Exercise goal: Identify and reproduce every line holding the string "from".

Dataset content:
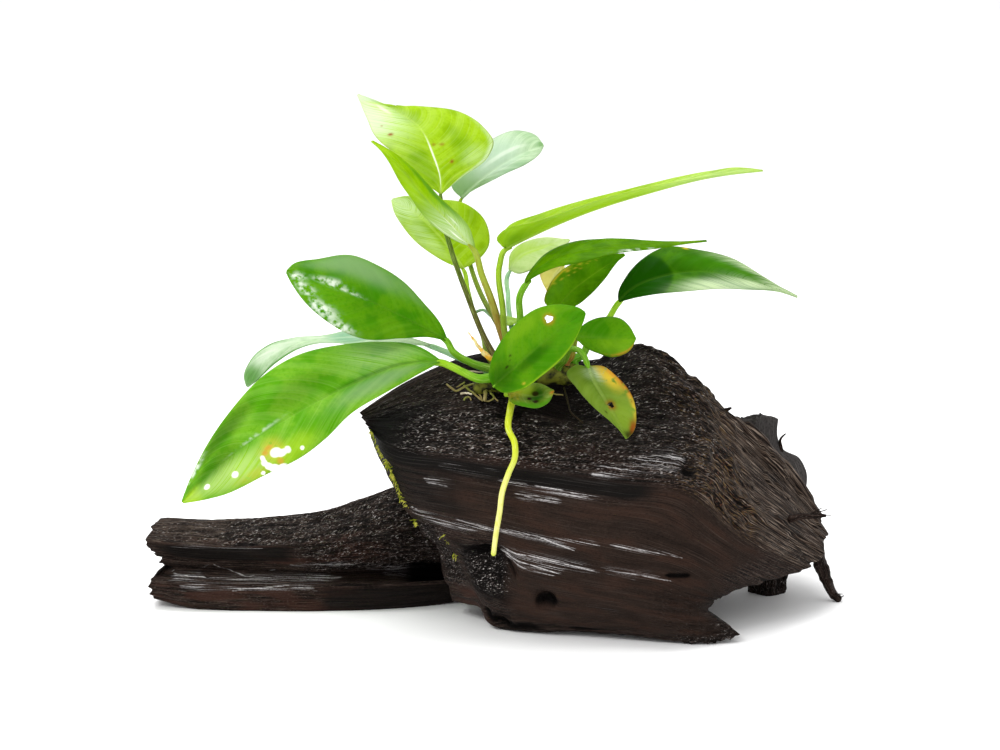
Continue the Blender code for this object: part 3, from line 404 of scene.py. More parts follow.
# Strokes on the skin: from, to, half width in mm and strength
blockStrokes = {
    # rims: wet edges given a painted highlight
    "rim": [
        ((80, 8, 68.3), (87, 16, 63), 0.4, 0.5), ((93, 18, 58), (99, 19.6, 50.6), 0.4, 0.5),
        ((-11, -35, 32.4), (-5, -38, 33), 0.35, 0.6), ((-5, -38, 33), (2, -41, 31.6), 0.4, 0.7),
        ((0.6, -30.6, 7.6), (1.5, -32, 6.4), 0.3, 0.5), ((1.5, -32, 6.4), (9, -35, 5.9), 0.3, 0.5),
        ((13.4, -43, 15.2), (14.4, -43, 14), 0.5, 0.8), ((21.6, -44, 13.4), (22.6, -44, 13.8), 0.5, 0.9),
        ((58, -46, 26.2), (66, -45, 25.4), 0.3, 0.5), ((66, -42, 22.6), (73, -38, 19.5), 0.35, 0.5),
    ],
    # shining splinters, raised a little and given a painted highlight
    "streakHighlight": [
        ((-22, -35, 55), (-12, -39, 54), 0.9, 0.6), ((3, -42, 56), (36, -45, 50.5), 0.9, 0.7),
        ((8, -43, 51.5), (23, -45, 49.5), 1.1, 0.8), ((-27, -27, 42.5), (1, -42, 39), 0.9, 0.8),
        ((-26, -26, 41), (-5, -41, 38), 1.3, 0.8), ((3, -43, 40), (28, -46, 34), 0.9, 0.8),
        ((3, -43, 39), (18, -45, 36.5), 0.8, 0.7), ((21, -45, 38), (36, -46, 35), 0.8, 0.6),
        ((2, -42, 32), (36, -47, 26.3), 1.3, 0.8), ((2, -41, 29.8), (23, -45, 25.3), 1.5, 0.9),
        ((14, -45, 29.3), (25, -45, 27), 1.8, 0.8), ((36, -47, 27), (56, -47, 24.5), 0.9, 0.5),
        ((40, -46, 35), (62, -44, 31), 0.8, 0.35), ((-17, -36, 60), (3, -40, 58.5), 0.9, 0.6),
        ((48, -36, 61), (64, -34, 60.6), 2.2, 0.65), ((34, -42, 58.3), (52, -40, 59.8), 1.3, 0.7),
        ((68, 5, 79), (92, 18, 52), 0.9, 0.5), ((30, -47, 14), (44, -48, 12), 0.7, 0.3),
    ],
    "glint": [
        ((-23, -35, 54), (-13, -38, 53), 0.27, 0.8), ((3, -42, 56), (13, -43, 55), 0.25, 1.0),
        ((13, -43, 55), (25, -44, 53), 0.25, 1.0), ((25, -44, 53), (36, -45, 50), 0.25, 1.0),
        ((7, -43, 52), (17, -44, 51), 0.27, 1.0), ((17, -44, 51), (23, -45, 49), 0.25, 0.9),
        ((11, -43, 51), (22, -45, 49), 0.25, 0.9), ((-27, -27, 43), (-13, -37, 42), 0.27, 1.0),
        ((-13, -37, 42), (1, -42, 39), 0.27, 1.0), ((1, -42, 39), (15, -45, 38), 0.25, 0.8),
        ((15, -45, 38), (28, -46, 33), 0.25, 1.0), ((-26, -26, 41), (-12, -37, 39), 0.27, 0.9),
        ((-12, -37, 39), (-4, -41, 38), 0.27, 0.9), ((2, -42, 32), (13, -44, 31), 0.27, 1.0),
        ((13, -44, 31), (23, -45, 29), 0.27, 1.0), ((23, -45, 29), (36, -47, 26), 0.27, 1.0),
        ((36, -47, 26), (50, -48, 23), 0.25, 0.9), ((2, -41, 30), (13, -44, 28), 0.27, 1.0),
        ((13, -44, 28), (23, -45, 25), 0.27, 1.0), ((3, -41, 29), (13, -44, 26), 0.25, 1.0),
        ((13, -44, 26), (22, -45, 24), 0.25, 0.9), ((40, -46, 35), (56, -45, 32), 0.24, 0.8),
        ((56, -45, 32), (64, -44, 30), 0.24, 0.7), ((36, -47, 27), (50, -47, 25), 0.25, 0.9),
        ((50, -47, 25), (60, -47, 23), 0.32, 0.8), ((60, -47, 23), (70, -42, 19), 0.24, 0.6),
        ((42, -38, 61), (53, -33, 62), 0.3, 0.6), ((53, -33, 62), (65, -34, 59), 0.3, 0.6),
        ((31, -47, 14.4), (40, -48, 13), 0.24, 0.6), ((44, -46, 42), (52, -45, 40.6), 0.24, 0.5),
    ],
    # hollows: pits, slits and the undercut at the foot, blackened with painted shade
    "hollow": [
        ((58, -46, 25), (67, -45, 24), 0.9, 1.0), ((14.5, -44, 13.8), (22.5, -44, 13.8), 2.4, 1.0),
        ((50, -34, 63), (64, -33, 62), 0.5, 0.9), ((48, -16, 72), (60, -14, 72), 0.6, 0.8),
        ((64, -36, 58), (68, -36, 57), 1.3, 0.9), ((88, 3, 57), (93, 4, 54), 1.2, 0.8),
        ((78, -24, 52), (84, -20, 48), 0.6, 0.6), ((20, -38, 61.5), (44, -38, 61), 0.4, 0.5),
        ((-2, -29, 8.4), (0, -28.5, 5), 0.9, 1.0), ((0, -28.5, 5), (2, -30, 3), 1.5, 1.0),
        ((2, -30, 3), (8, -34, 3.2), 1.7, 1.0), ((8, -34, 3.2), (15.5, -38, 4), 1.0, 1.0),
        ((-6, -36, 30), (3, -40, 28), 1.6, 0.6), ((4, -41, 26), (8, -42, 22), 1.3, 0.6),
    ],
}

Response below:
Continue the Blender code for this object: part 3, from line 404 of scene.py. More parts follow.
# Strokes on the skin: from, to, half width in mm and strength